Here are a few everyday examples:
- A system that charges an 80% delivery fee instead of 0.8%.
- A PTO tracker that deducts seven days for a five-day vacation, because it included Saturday and Sunday.
- A resource delete action that doesn’t ask for confirmation.
These aren’t syntax errors or exceptions. They’re violations of unspoken agreements between humans and software—what we call functional bugs. An expectation was set and the software failed to meet it. Oftentimes, the expectation is implicit. Most detailed specs won’t mention that PTO deduction logic shouldn’t include weekends (though some do).
AI doesn’t really reason through these expectations.
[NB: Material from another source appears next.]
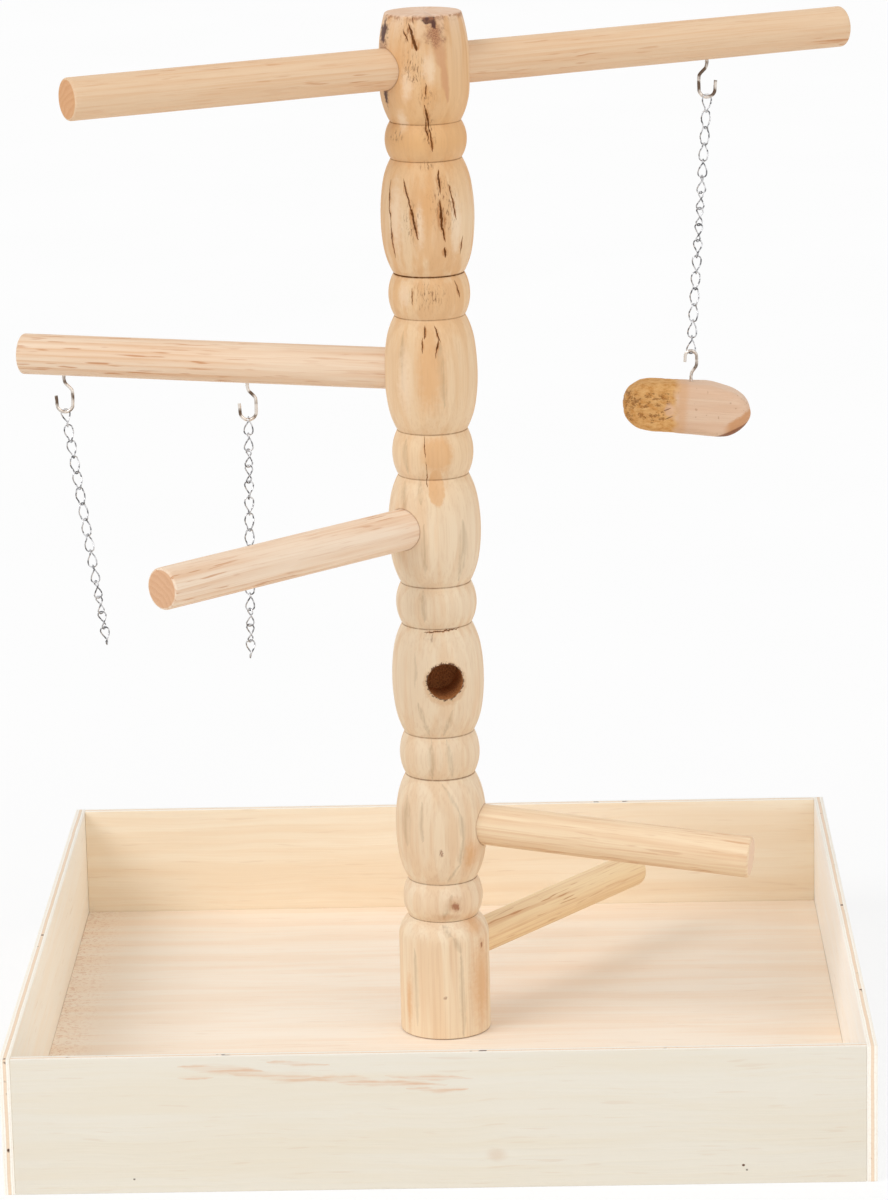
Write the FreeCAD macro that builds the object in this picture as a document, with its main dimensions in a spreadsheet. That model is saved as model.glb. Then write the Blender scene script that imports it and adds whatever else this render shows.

It responds to prompts by pattern-matching with everything it’s seen before. It has no internal sense of “what seems right” in the broader context. And when it misses, it misses hard. You can feed it a functional spec, but even then, it traverses it in a dangerously linear way and slips up.
Deep reasoning isn’t actually deep reasoning
When people talk about AI “deep reasoning,” they often imagine a future where machines will not only follow instructions but intuit intent, weigh trade-offs, and adapt in real time. But today’s reality is far more limited. Apple recently commissioned a study where they found that all the big AI models collapse as soon as they’re confronted with problems of even modest complexity.
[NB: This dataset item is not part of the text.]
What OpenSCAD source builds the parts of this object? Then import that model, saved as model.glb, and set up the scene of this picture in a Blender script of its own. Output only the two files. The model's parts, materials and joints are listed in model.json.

At its core, what we call “deep reasoning” in AI is still a form of probabilistic synthesis. AI doesn’t reason the way humans do. It doesn’t weigh conflicting priorities, wrestle with ambiguity, or ask clarifying questions when something feels off. Instead, it expands upon what it’s statistically likely to say next based on vast amounts of data.
To reason well, you often have to question the premise. You may do that in your own mind, or you may go back to others to have a conversation. It means asking the stakeholder why they want something before jumping to how to build it. It’s in the friction—between people, between interpretations, between goals—that brings clarity on what to do next. AI doesn’t do friction. It doesn’t negotiate.
To bring this down to earth: Relying on AI to “reason” through a software spec is like relying on an intern to write your will after overhearing a conversation about estate planning. It might sound plausible. It might even look polished. But there’s no guarantee it reflects what anyone actually wanted—and no process in place to find out.
Who should be worried?
Developers tend to fall into two categories:
- Those who understand why they’re building what they’re building.
- Those who just take the ticket and ship the code.
If you’re in the second camp—treating engineering like task execution, avoiding context, skipping product thinking—you’ve got company. AI should make you nervous. Because AI is very good at raw execution. It doesn’t ask “why.”
But if you’re someone who understands tradeoffs, questions intent, talks to users, shapes features, and anticipates edge cases, then your value is not only growing, but should in fact increase. The enemy that’s out for your job is redefined as a tool to help you execute.
As AI continues to improve, the opportunity for software engineers isn’t to code faster. It’s to zoom out. To understand what’s being built, why it matters, and how to shape it structurally and architecturally before the first line of code is even written.
Maybe the real question isn’t whether AI can do our jobs, but what our jobs were really about in the first place. For decades, we’ve been translating human intent and motivation into workflows, specs, diagrams, and code—into tools that carry meaning and purpose. But we never arrive at those outcomes in a straight line. We drift, we veer, we course-correct. And that wandering isn’t a flaw in the process—it is the process.